Only the lines from the one containing "the rim standing" down to the one containing "cad_parts[node].hide_render = cad_parts[node].hide_viewport" should be printed, exactly as they stand, ends included.

----- Collected material -----

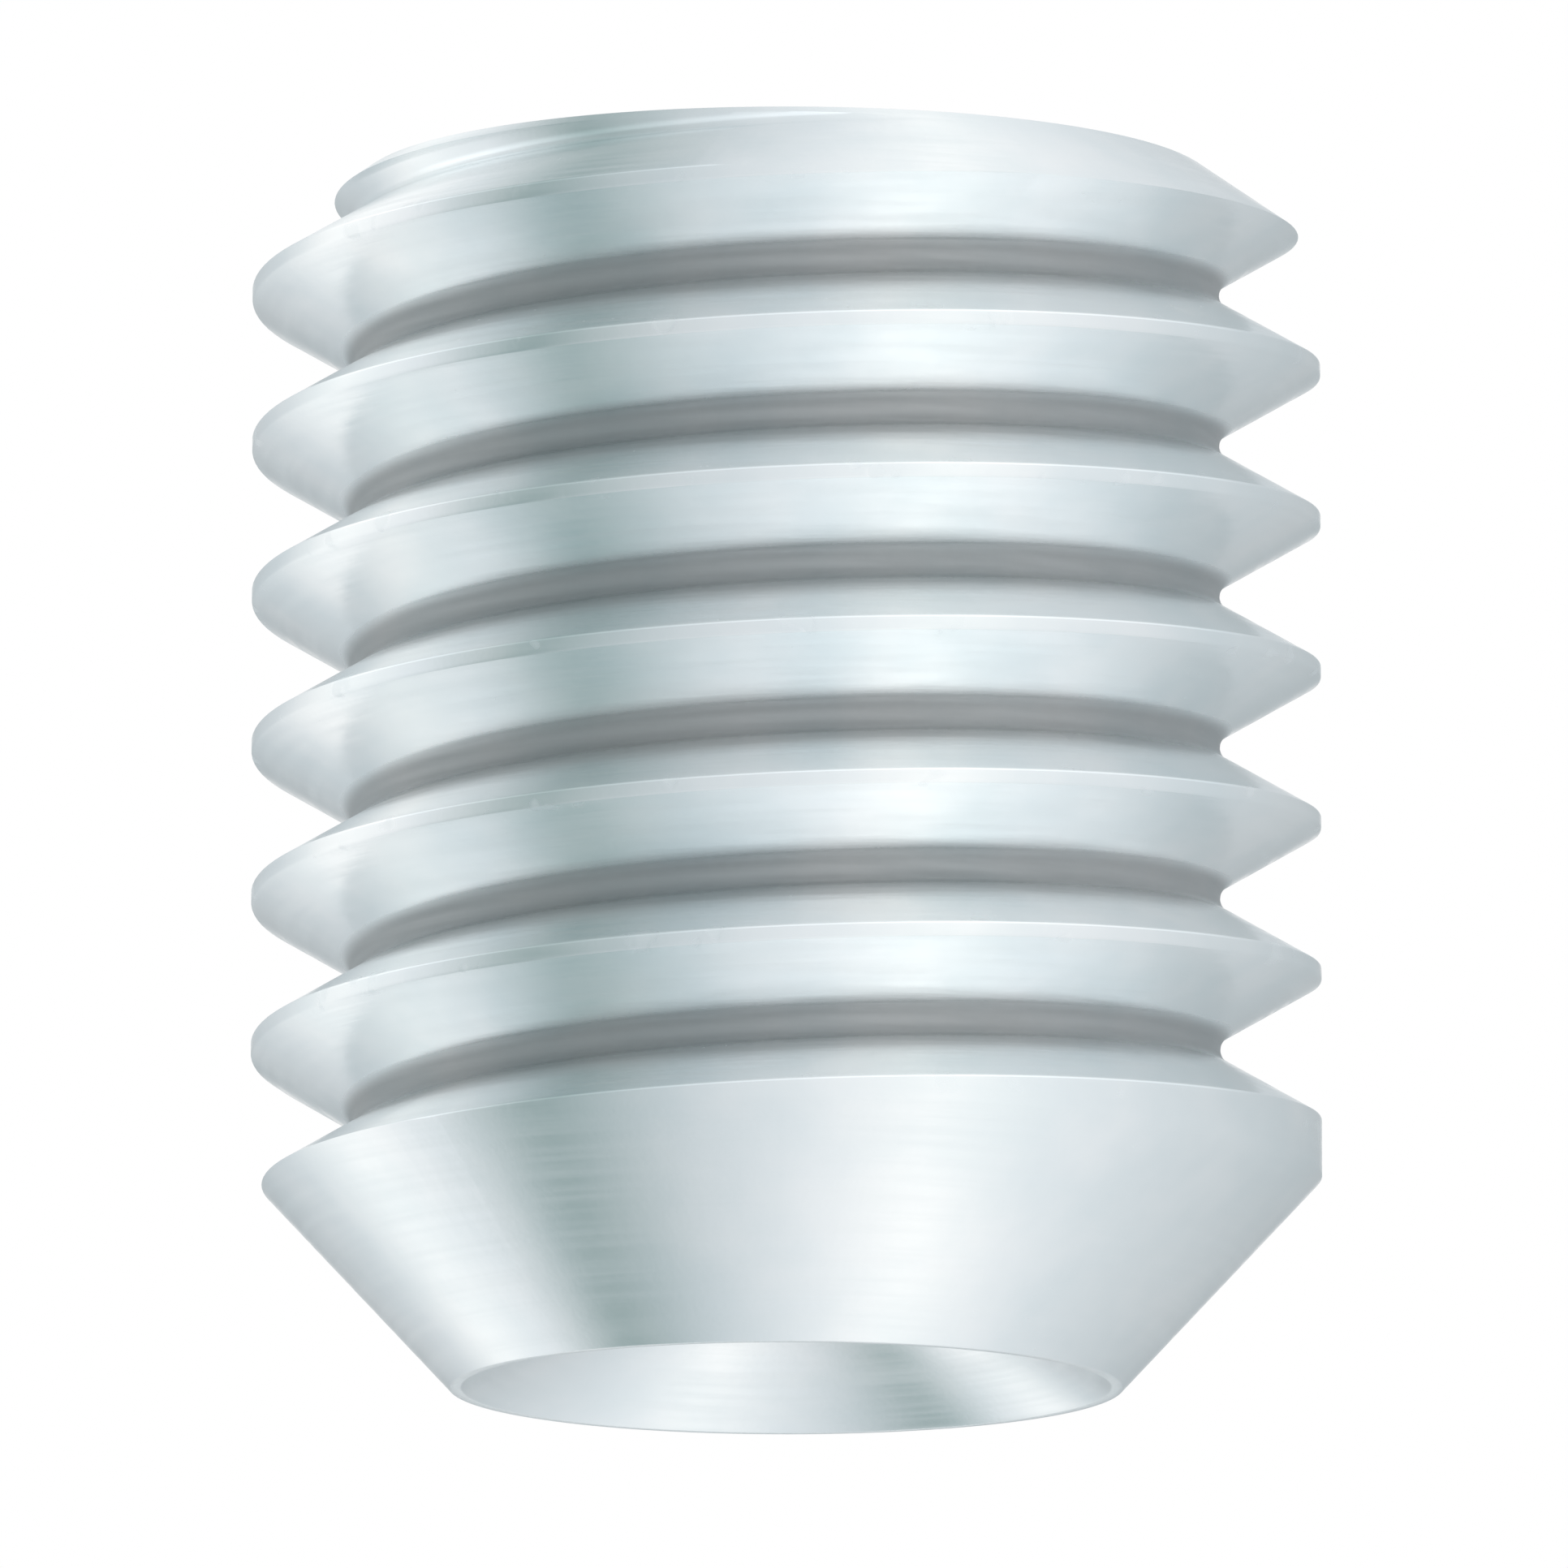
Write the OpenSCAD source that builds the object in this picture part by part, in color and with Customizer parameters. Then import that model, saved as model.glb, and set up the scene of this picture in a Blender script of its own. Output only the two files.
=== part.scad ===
// Grub screw: a headless set screw with a hexagon socket and a cup point.
// It stands on its point, with the axis along +Z and the origin at the middle
// of the rim that it bites with. All sizes are in millimetres and degrees.

/* [Thread] */
// Diameter over the thread crests
thread_d = 14; // [14:0.5:18]
// Rise of the right-hand thread in one turn
pitch = 2; // [1.25:0.25:2.25]
// Height of the last groove's middle above the rim, where it has run out on the +X side
thread_end_z = 2.45; // [2.2:0.05:3.5]
// Part of a turn over which the groove runs out
runout_turns = 0.45; // [0.25:0.05:1]

/* [Body] */
// Length from the socket end to the rim
length = 16; // [15:0.5:25]
// Diameter of the flat face at the socket end
end_face_d = 11.1; // [10.2:0.1:11.5]
// Angle between the flat face at the socket end and its chamfer
end_chamfer_angle = 35; // [25:1:50]

/* [Point] */
// Outer diameter of the rim
point_d = 8.8; // [7.5:0.1:9.5]
// Angle between the outside of the point and the axis
point_angle = 43; // [38:1:46]
// Width of the flat rim
rim_width = 0.16; // [0.1:0.02:0.6]
// Included angle of the cup
cup_angle = 118; // [100:1:130]

/* [Socket] */
// Width of the hexagon across its flats
socket_flats = 6; // [5:0.1:6.4]
// Depth of the hexagon below the end face
socket_depth = 9; // [6:0.5:9.5]
// Diameter of the countersink at the mouth
mouth_d = 7.6; // [7.2:0.1:8.5]
// Included angle of the countersink
mouth_angle = 120; // [90:1:130]
// Included angle of the pilot hole's bottom
pilot_angle = 120; // [110:1:130]

/* [Hidden] */

// A metric thread: how far its flanks lean, and its shape as shares of the pitch
flank_angle = 30;
depth_per_pitch = 0.663;
crest_land_per_pitch = 0.09;
// How finely the thread is stepped round the axis and across its root
steps_per_turn = 60;
root_steps = 4;
// How finely the true curves are drawn
circle_steps = 96;
// How far each cutter reaches past the surface that it opens through
overcut = 0.1;

thread_r = thread_d / 2;
thread_depth = depth_per_pitch * pitch;
point_r = point_d / 2;
point_length = (thread_r - point_r) / tan(point_angle);
end_face_r = end_face_d / 2;
end_chamfer_z = length - (thread_r - end_face_r) * tan(end_chamfer_angle);

// The groove is a V with a round root that both flanks touch
groove_half_width = pitch * (1 - crest_land_per_pitch) / 2;
root_fillet = groove_half_width / tan(flank_angle) - thread_depth;
root_half_turn = 90 - flank_angle;
thread_turns = ceil((length - thread_end_z) / pitch) + 1;

cup_r = point_r - rim_width;
socket_corner_r = socket_flats / 2 / cos(30);
pilot_r = socket_flats / 2;

// The plain body, as its radius at each height where the outline bends
body_outline = [
    [0, point_r],
    [point_length, thread_r],
    [end_chamfer_z, thread_r],
    [length, end_face_r]
];

// Across the groove at full depth, as [height from its middle, depth]
groove_section = concat(
    [[-groove_half_width, 0]],
    [for (step = [0 : root_steps])
        let (turn = root_half_turn * (2 * step / root_steps - 1))
        [root_fillet * sin(turn), thread_depth - root_fillet * (1 - cos(turn))]],
    [[groove_half_width, 0]]
);

// Height of a cone, given its base radius and included angle
function cone_height(radius, angle) = radius / tan(angle / 2);

// The groove's section this many turns up its helix, smaller where it runs out
function groove_at(turns) = let (share = min(1, turns / runout_turns))
    [for (point = groove_section)
        [thread_end_z + pitch * turns + share * point[0], thread_r - share * point[1]]];

// The endless thread on one side of the axis, as its radius at each height
function thread_outline(step) =
    [for (turn = [0 : thread_turns]) if (turn + step > 0)
        each groove_at(turn + step / steps_per_turn)];

// How far the thread lies outside the plain body at a height
function excess(thread, z) = lookup(z, thread) - lookup(z, body_outline);

// Heights at which the thread or the plain body bends, from the rim up
function bends(thread) = concat(
    [for (i = [1 : len(body_outline) - 1])
        let (low = body_outline[i - 1][0], high = body_outline[i][0])
        each concat([low], [for (point = thread) if (point[0] > low && point[0] < high) point[0]])],
    [length]
);

// Heights between those, where the thread comes out through the plain body
function crossings(thread, heights) = [for (i = [1 : len(heights) - 1])
    let (
        low = heights[i - 1],
        high = heights[i],
        here = excess(thread, low),
        ahead = excess(thread, high)
    )
    each here * ahead < 0 ? [low, low + (high - low) * here / (here - ahead)] : [low]];

// The threaded body on one side of the axis, as [radius, height] points
function column(step) = let (
    thread = thread_outline(step),
    heights = concat(crossings(thread, bends(thread)), [length])
) [for (z = heights) [min(lookup(z, thread), lookup(z, body_outline)), z]];

// Whether the next triangle between two columns climbs the left one
function climbs_left(left, right, i, j) =
    j == len(right) - 1 || (i < len(left) - 1 && left[i + 1][1] <= right[j + 1][1]);

// Triangles between two columns whose points start at these places in the list
function wall(left, right, left_start, right_start) =
    [for (
        i = 0, j = 0;
        i < len(left) - 1 || j < len(right) - 1;
        up = climbs_left(left, right, i, j),
        i = up ? i + 1 : i,
        j = up ? j : j + 1
    )
        climbs_left(left, right, i, j)
            ? [left_start + i, left_start + i + 1, right_start + j]
            : [left_start + i, right_start + j + 1, right_start + j]];

// The body with its thread: columns of the outline, joined round the axis
module threaded_body() {
    columns = [for (step = [0 : steps_per_turn - 1]) column(step)];
    starts = [for (
        step = 0, start = 0;
        step <= steps_per_turn;
        start = step < steps_per_turn ? start + len(columns[step]) : start,
        step = step + 1
    ) start];
    points = [for (step = [0 : steps_per_turn - 1])
        let (angle = 360 * step / steps_per_turn)
        for (point = columns[step])
            [point[0] * cos(angle), point[0] * sin(angle), point[1]]];
    walls = [for (step = [0 : steps_per_turn - 1])
        let (next = (step + 1) % steps_per_turn)
        each wall(columns[step], columns[next], starts[step], starts[next])];
    rim_face = [for (step = [0 : steps_per_turn - 1]) starts[step]];
    end_face = [for (step = [steps_per_turn - 1 : -1 : 0]) starts[step + 1] - 1];
    polyhedron(points, concat([rim_face], walls, [end_face]));
}

// The cup in the point, which leaves the rim standing
module cup() {
    rotate_extrude($fn = circle_steps)
        polygon([
            [0, -overcut],
            [cup_r, -overcut],
            [cup_r, 0],
            [0, cone_height(cup_r, cup_angle)]
        ]);
}

// The hexagon socket, with its countersunk mouth and the bottom of its pilot hole
module socket() {
    floor_z = length - socket_depth;
    pilot_height = cone_height(pilot_r, pilot_angle);
    mouth_height = cone_height(mouth_d / 2, mouth_angle);
    translate([0, 0, floor_z])
        cylinder(r = socket_corner_r, h = socket_depth + overcut, $fn = 6);
    translate([0, 0, floor_z - pilot_height])
        cylinder(r1 = 0, r2 = pilot_r, h = pilot_height, $fn = circle_steps);
    translate([0, 0, length - mouth_height])
        cylinder(r1 = 0, r2 = mouth_d / 2, h = mouth_height, $fn = circle_steps);
}

module set_screw() {
    color([0.80, 0.83, 0.84])
        difference() {
            threaded_body();
            cup();
            socket();
        }
}

set_screw();
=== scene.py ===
"""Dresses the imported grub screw: its one steel body again with finer curves and
softened edges, a bright zinc finish, soft studio light, and a camera that looks
up at the cup point."""

import math

import bmesh
import bpy
from mathutils import Matrix, Vector


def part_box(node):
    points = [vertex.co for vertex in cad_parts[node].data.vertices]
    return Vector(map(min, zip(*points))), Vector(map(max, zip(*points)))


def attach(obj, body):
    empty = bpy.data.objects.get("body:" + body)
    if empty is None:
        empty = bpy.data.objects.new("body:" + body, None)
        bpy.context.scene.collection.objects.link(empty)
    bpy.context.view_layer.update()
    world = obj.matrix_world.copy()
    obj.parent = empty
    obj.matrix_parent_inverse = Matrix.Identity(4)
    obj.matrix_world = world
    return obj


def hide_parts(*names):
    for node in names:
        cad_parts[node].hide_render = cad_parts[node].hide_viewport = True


MM = 0.001

# Thread
PITCH = 2.0 * MM
THREAD_DEPTH = 0.663 * PITCH
CREST_LAND = 0.09 * PITCH
CREST_ROUNDING = 0.05 * MM
FLANK_ANGLE = math.radians(30)
THREAD_END_Z = 2.45 * MM
RUNOUT_TURNS = 0.45
STEPS_PER_TURN = 144
SPARE_TURNS = 1.5
CREST_LINE_TOLERANCE = 0.001

# Turned body
END_FACE_R = 5.55 * MM
END_CHAMFER_ANGLE = math.radians(35)
POINT_R = 4.4 * MM
POINT_ANGLE = math.radians(43)
RIM_WIDTH = 0.16 * MM
CUP_ANGLE = math.radians(118)
CREST_CLEARANCE = 0.3 * MM
EDGE_ROUNDING = 0.12 * MM
RIM_ROUNDING = 0.04 * MM

# Socket
SOCKET_FLATS = 6.0 * MM
SOCKET_CORNER_R = SOCKET_FLATS / 2 / math.cos(math.pi / 6)
SOCKET_DEPTH = 9.0 * MM
SOCKET_CORNER_ROUNDING = 0.2 * MM
SOCKET_CORNER_SEGMENTS = 3
MOUTH_R = 3.8 * MM
MOUTH_ANGLE = math.radians(120)
PILOT_ANGLE = math.radians(120)
PILOT_CLEARANCE = 0.02 * MM
OVERCUT = 0.2 * MM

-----

▶ Answer to this task:
// The cup in the point, which leaves the rim standing
module cup() {
    rotate_extrude($fn = circle_steps)
        polygon([
            [0, -overcut],
            [cup_r, -overcut],
            [cup_r, 0],
            [0, cone_height(cup_r, cup_angle)]
        ]);
}

// The hexagon socket, with its countersunk mouth and the bottom of its pilot hole
module socket() {
    floor_z = length - socket_depth;
    pilot_height = cone_height(pilot_r, pilot_angle);
    mouth_height = cone_height(mouth_d / 2, mouth_angle);
    translate([0, 0, floor_z])
        cylinder(r = socket_corner_r, h = socket_depth + overcut, $fn = 6);
    translate([0, 0, floor_z - pilot_height])
        cylinder(r1 = 0, r2 = pilot_r, h = pilot_height, $fn = circle_steps);
    translate([0, 0, length - mouth_height])
        cylinder(r1 = 0, r2 = mouth_d / 2, h = mouth_height, $fn = circle_steps);
}

module set_screw() {
    color([0.80, 0.83, 0.84])
        difference() {
            threaded_body();
            cup();
            socket();
        }
}

set_screw();
=== scene.py ===
"""Dresses the imported grub screw: its one steel body again with finer curves and
softened edges, a bright zinc finish, soft studio light, and a camera that looks
up at the cup point."""

import math

import bmesh
import bpy
from mathutils import Matrix, Vector


def part_box(node):
    points = [vertex.co for vertex in cad_parts[node].data.vertices]
    return Vector(map(min, zip(*points))), Vector(map(max, zip(*points)))


def attach(obj, body):
    empty = bpy.data.objects.get("body:" + body)
    if empty is None:
        empty = bpy.data.objects.new("body:" + body, None)
        bpy.context.scene.collection.objects.link(empty)
    bpy.context.view_layer.update()
    world = obj.matrix_world.copy()
    obj.parent = empty
    obj.matrix_parent_inverse = Matrix.Identity(4)
    obj.matrix_world = world
    return obj


def hide_parts(*names):
    for node in names:
        cad_parts[node].hide_render = cad_parts[node].hide_viewport = True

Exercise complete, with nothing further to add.